WRITTEN INSTRUCTION: Your task is to write out the complete listing exactly as it is shown.

DATASET EXCERPT:
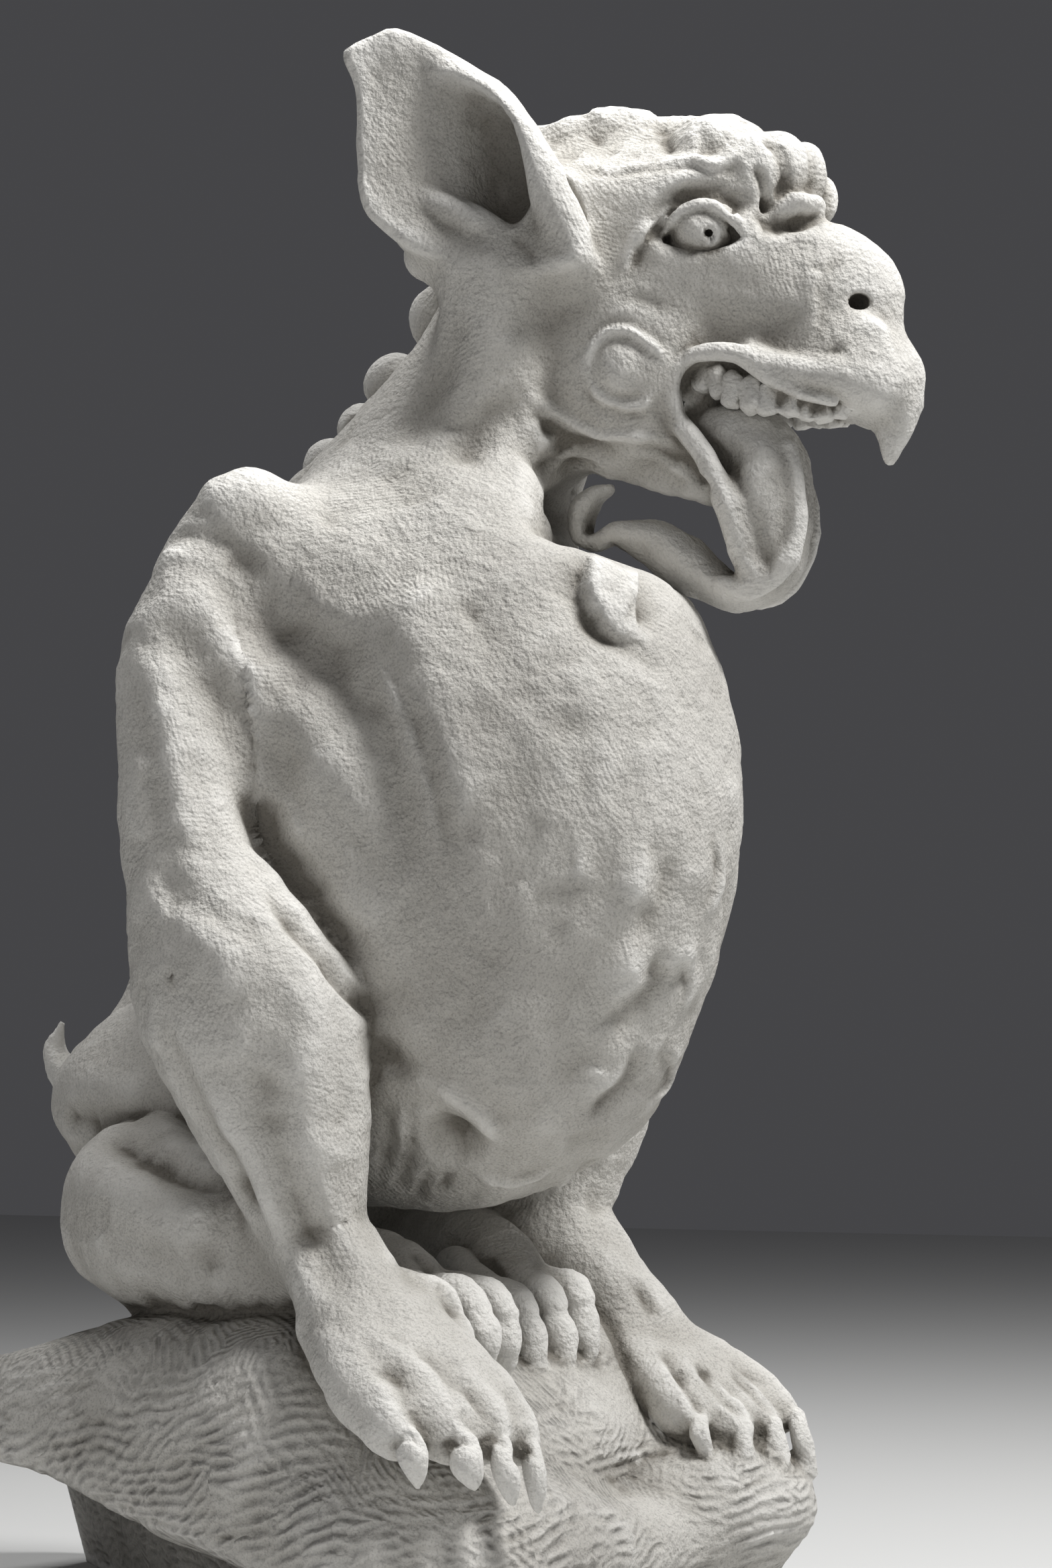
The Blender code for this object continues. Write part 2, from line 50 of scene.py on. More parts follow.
class Frame:
    """Rotated, shifted, possibly mirrored local frame; columns of M are its axes."""
    def __init__(s,o=(0,0,0),M=None):
        s.o=np.array(o,float); s.M=np.eye(3) if M is None else np.array(M,float)
    def p(s,q): return s.o+s.M@np.array(q,float)
    def m(s,R): return s.M@R
WORLD=Frame()
class Ell:
    def __init__(s,c,r,rot=(0,0,0),fr=WORLD):
        s.c=fr.p(c).astype(f32); s.R=fr.m(rotm(*rot)).astype(f32); s.r=np.array(r,f32)
        e=np.sqrt(((s.R*s.r)**2).sum(1)); s.lo=s.c-e; s.hi=s.c+e
    def ev(s,P,m,pl,ph):
        q=(P-s.c)@s.R
        a=q/s.r; k0=np.sqrt(np.einsum('ij,ij->i',a,a)); b=a/s.r; k1=np.sqrt(np.einsum('ij,ij->i',b,b))
        return np.where(k1>1e-6,k0*(k0-1)/np.maximum(k1,1e-6),-s.r.min()).astype(f32)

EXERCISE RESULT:
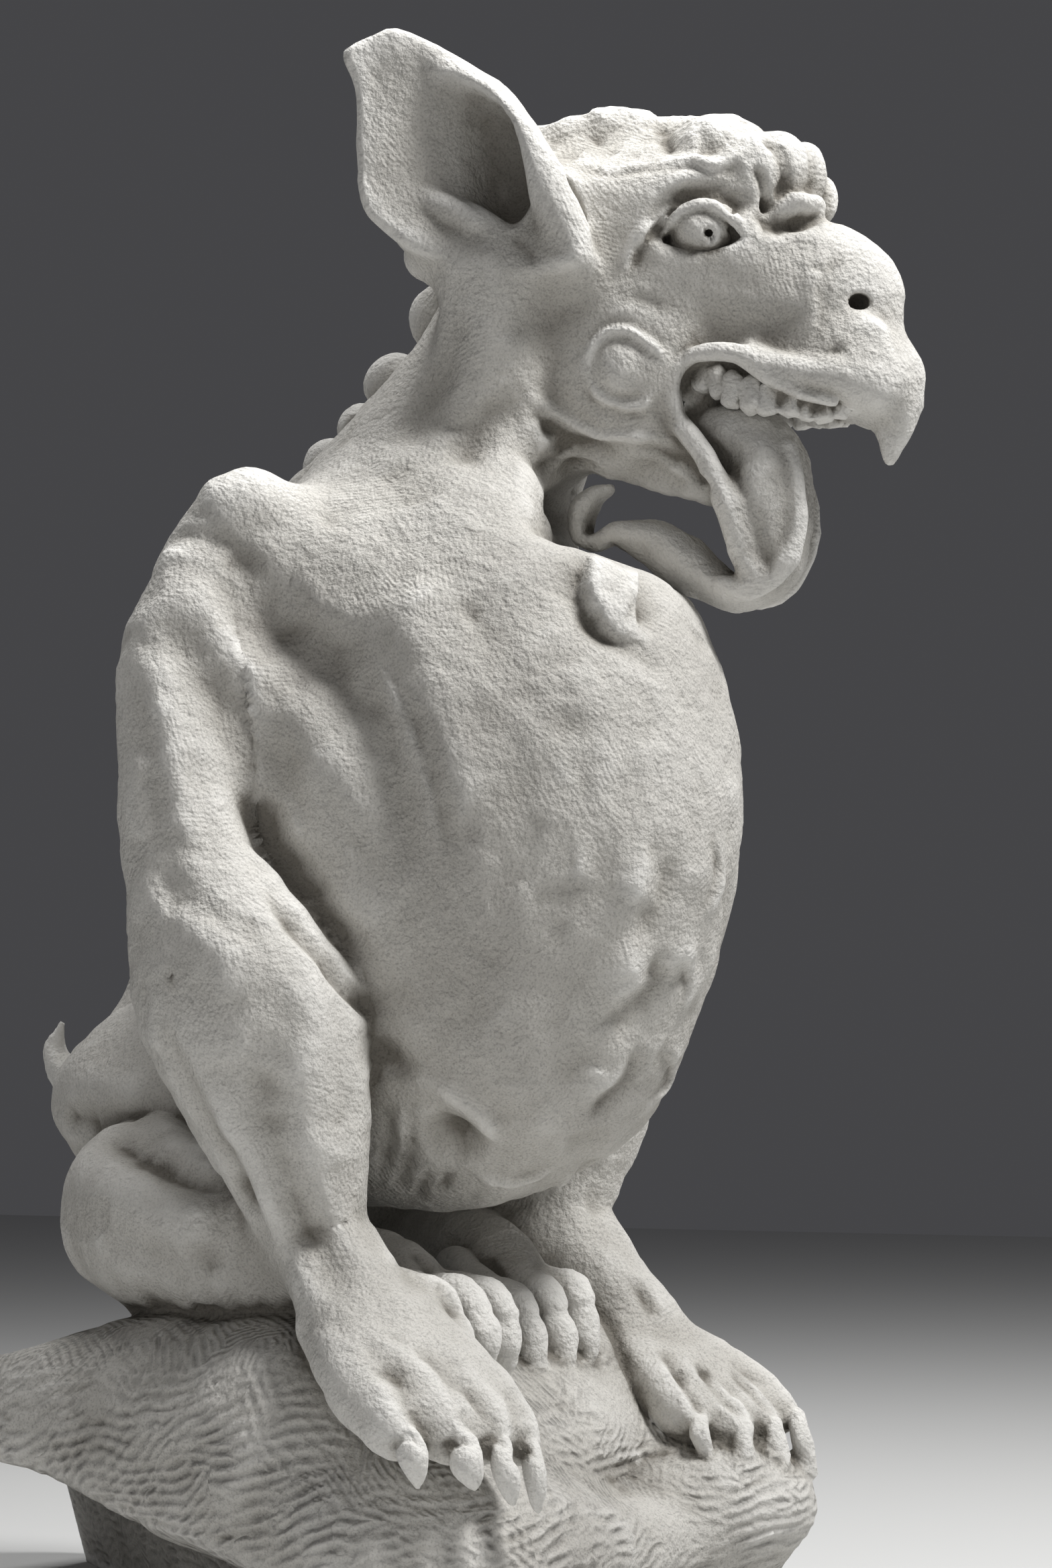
The Blender code for this object continues. Write part 2, from line 50 of scene.py on. More parts follow.
class Frame:
    """Rotated, shifted, possibly mirrored local frame; columns of M are its axes."""
    def __init__(s,o=(0,0,0),M=None):
        s.o=np.array(o,float); s.M=np.eye(3) if M is None else np.array(M,float)
    def p(s,q): return s.o+s.M@np.array(q,float)
    def m(s,R): return s.M@R
WORLD=Frame()
class Ell:
    def __init__(s,c,r,rot=(0,0,0),fr=WORLD):
        s.c=fr.p(c).astype(f32); s.R=fr.m(rotm(*rot)).astype(f32); s.r=np.array(r,f32)
        e=np.sqrt(((s.R*s.r)**2).sum(1)); s.lo=s.c-e; s.hi=s.c+e
    def ev(s,P,m,pl,ph):
        q=(P-s.c)@s.R
        a=q/s.r; k0=np.sqrt(np.einsum('ij,ij->i',a,a)); b=a/s.r; k1=np.sqrt(np.einsum('ij,ij->i',b,b))
        return np.where(k1>1e-6,k0*(k0-1)/np.maximum(k1,1e-6),-s.r.min()).astype(f32)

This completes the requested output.